One thing is clear -- Pullman knows his Bible (his grandfather was a clergyman), despite his reputation as the one of Britain's best-known atheists. In all of his work, he is preoccupied with the big philosophical questions: Where do we come from? Why are we here?

In 'Jesus In The Garden Of Gethsemane', the whole chapter is given over to a monologue, where Jesus questions God's existence and comes to the conclusion he doesn't exist.

"You're in the silence," says Jesus. "You say nothing. God, is there any difference between saying that and saying you're not there at all? I can imagine some philosophical smartarse of a priest in years to come pulling the wool over his poor follower's eyes: 'God's great absence is, of course, the very sign of his presence', or some such drivel ... That priest is worse than the fool in the psalm, who at least is an honest man. When the fool prays to you and gets no answer, he decides that God's great absence means he's not bloody well there."

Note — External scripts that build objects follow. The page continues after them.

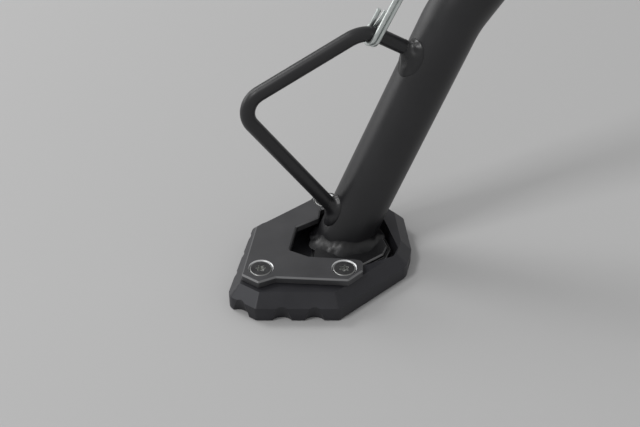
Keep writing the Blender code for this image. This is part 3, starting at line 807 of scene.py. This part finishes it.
def make_bracket():
    lug = (arc((0, 0), BOSS_R, 150, 420, 72)
           + [side_point(UP, 6, STOP_OFFSET + BUFFER + 0.3), side_point(UP, 30, STOP_OFFSET + BUFFER + 0.3),
              Vector((39, 27)), Vector((30, 82)), Vector((-30, 82)), Vector((-30, 30)),
              side_point(DOWN, 25, -STOP_OFFSET - 9), side_point(DOWN, 28, -STOP_OFFSET),
              side_point(DOWN, 4, -STOP_OFFSET)])
    block = solid("bracket", prism(lug, -LUG_HALF, LUG_HALF), PLANE)
    joins = [solid("boss", turned([(11, 0), (11, 9.2), (10.2, 10)], 64), PLANE @ shifted(post.x, post.y, 0)),
             solid("face", prism(rounded(FACE_PLATE, [FACE_PLATE_R] * 4, 16), 0, FACE_PLATE_T), FACE)]
    cuts = [solid("bush_hole", turned([(BORE_R, -20), (BORE_R, 20)], 64), PLANE),
            solid("post_hole", turned([(POST_HOLE_R, 2), (POST_HOLE_R, 20)], 48),
                  PLANE @ shifted(post.x, post.y, 0))]
    cuts += [solid("frame_hole", turned([(FRAME_HOLE_R, -30), (FRAME_HOLE_R, 30)], 48),
                   shifted(x, 0, z) @ FACE) for x, z in FRAME_HOLES]
    return worked(block, cuts, joins, edge=0.8, sharp=30)


done(make_bracket(), POWDER, "root", "powder_coat", "mount_bracket")


def hexagon(across, low, high):
    return prism([polar(across / math.sqrt(3), 60 * i) for i in range(6)], low, high)


def make_bolt():
    shank = solid("bolt", turned([(4.9, -23), (4.9, -12.6), (SHANK_R, -12.3), (SHANK_R, 12.7), (10.2, 12.7),
                                  (10.2, 16.2), (9.4, 17)], 64), PLANE)
    socket = solid("socket", hexagon(8, 14, 20), PLANE)
    return worked(shank, [socket], edge=0.3, sharp=30)


NUT_HOLE_R = 5.3
NUT_FLANGE = ((11, -14.0), (10.6, -13.2), (10.6, -12.7), (NUT_HOLE_R, -12.7), (NUT_HOLE_R, -14.0))


def make_nut():
    """A flanged hexagon nut."""
    flange = solid("nut", turned(NUT_FLANGE, 64, True), PLANE)
    body = solid("hexagon", hexagon(15, -20.5, -13.8), PLANE)
    hole = solid("hole", turned([(NUT_HOLE_R, -24), (NUT_HOLE_R, -10)], 48), PLANE)
    return worked(flange, [hole], [body], edge=0.35, sharp=30)


done(make_bolt(), ZINC, "leg", "zinc", "pivot_bolt")
done(make_nut(), ZINC, "leg", "zinc", "pivot_nut")
POST_PROFILE = ((5, 2.3), (5, 10.3), (8, 10.3), (8, 12), (6.5, 13.2), (6.5, 31), (NECK_R, 33.2),
                (NECK_R, 42.8), (7.5, 44), (7.5, 46), (6.8, 46.8))
done(worked(solid("post", turned(POST_PROFILE, 64), PLANE @ shifted(post.x, post.y, 0)), edge=0.3), ZINC,
     "root", "zinc", "spring_post")
WASHER_R, WASHER_T = 12, 0.6
for name, low in (("washer_outer", 5.5), ("washer_inner", -6.1)):
    ring = [(WASHER_R, low), (WASHER_R, low + WASHER_T), (BUSH_HOLE_R, low + WASHER_T), (BUSH_HOLE_R, low)]
    done(worked(solid("thrust_" + name, turned(ring, 64, True), PLANE), edge=0.12), ZINC, "root", "zinc",
         name)
BUSH_R, BUSH_HALF = 7.7, 5.2
bush = [(BUSH_R, -BUSH_HALF), (BUSH_R, BUSH_HALF), (BUSH_HOLE_R, BUSH_HALF), (BUSH_HOLE_R, -BUSH_HALF)]
done(worked(solid("bush", turned(bush, 64, True), PLANE), edge=0.2), BRONZE, "root", "bronze", "pivot_bush")
BUFFER_ENDS = (8, 27)
pad = [side_point(UP, reach, STOP_OFFSET) for reach in BUFFER_ENDS]
pad += [side_point(UP, reach, STOP_OFFSET + BUFFER) for reach in BUFFER_ENDS[::-1]]
done(worked(solid("buffer", prism(pad, -LUG_HALF, LUG_HALF), PLANE), edge=0.9), RUBBER, "root", "rubber",
     "stop_buffer")


# Floor and light

FLOOR_HALF, FLOOR_GAP = 6.0, 0.0002     # in metres


def make_floor():
    data = bpy.data.meshes.new("floor")
    corners = ((-1, -1), (1, -1), (1, 1), (-1, 1))
    data.from_pydata([GROUND + Vector((x * FLOOR_HALF, y * FLOOR_HALF, -FLOOR_GAP)) for x, y in corners],
                     [], [(0, 1, 2, 3)])
    floor = placed("floor", data)
    paint = bpy.data.materials.new("matt_studio_floor")
    paint.use_nodes = True
    shader = paint.node_tree.nodes["Principled BSDF"]
    shader.inputs["Base Color"].default_value = linear("#BCBCBC")
    shader.inputs["Roughness"].default_value = 0.9
    data.materials.append(paint)


def softbox(name, position, target, size, power):
    """An area light, placed and aimed in metres from the foot."""
    data = bpy.data.lights.new(name, "AREA")
    data.shape = "RECTANGLE"
    data.size, data.size_y = size
    data.energy = power
    lamp = placed(name, data)
    lamp.location = GROUND + Vector(position)
    lamp.rotation_euler = (GROUND + Vector(target) - lamp.location).to_track_quat("-Z", "Y").to_euler()


def light_studio():
    world = bpy.data.worlds.new("studio")
    bpy.context.scene.world = world
    world.use_nodes = True
    back = world.node_tree.nodes["Background"]
    back.inputs["Color"].default_value = linear("#FFFFFF")
    back.inputs["Strength"].default_value = 0.48
    softbox("front_left_softbox", (-1.74, -1.05, 2.8), (0, 0, 0.05), (0.75, 0.75), 30.8)
    softbox("rear_left_softbox", (-1.79, 1.23, 2.24), (0, 0, 0.05), (1.0, 1.0), 23.0)
    softbox("rear_left_strip", (-2.1, 1.1, 0.6), (0, 0, 0.1), (2.3, 0.85), 13.0)
    bpy.context.scene.view_settings.view_transform = "Standard"


make_floor()
light_studio()
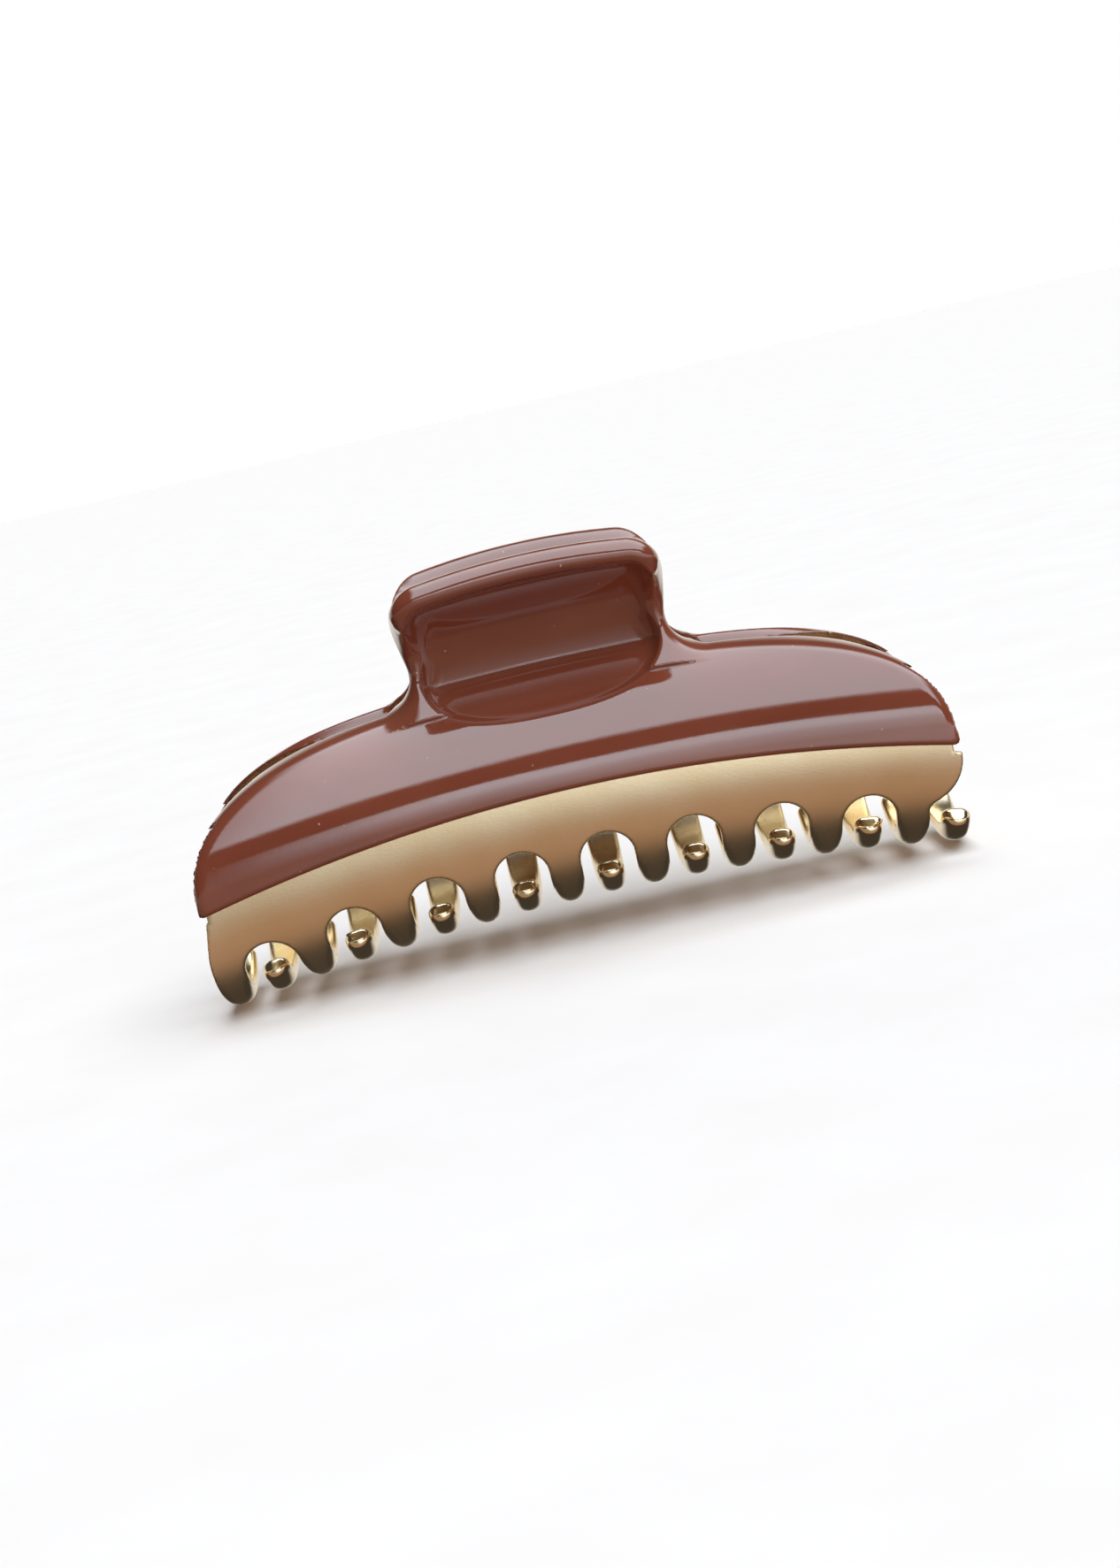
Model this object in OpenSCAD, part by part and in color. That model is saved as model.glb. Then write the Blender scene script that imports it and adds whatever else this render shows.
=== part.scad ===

You may never have heard of him, but Philip Pullman is one of the most important writers of the last 50 years and he's most likely going to be one of the most important writers of the next 50 years, too, if he continues to write on his chosen topics of philosophy, science and religion. What is abundantly clear here is the story of Jesus Christ remains as ingrained and resonant for the atheist Pullman as it does for most Irish people, no matter what our beliefs, and it's this, as much as Pullman's ingenuity, that gives The Good Man Jesus And The Scoundrel Christ its real power.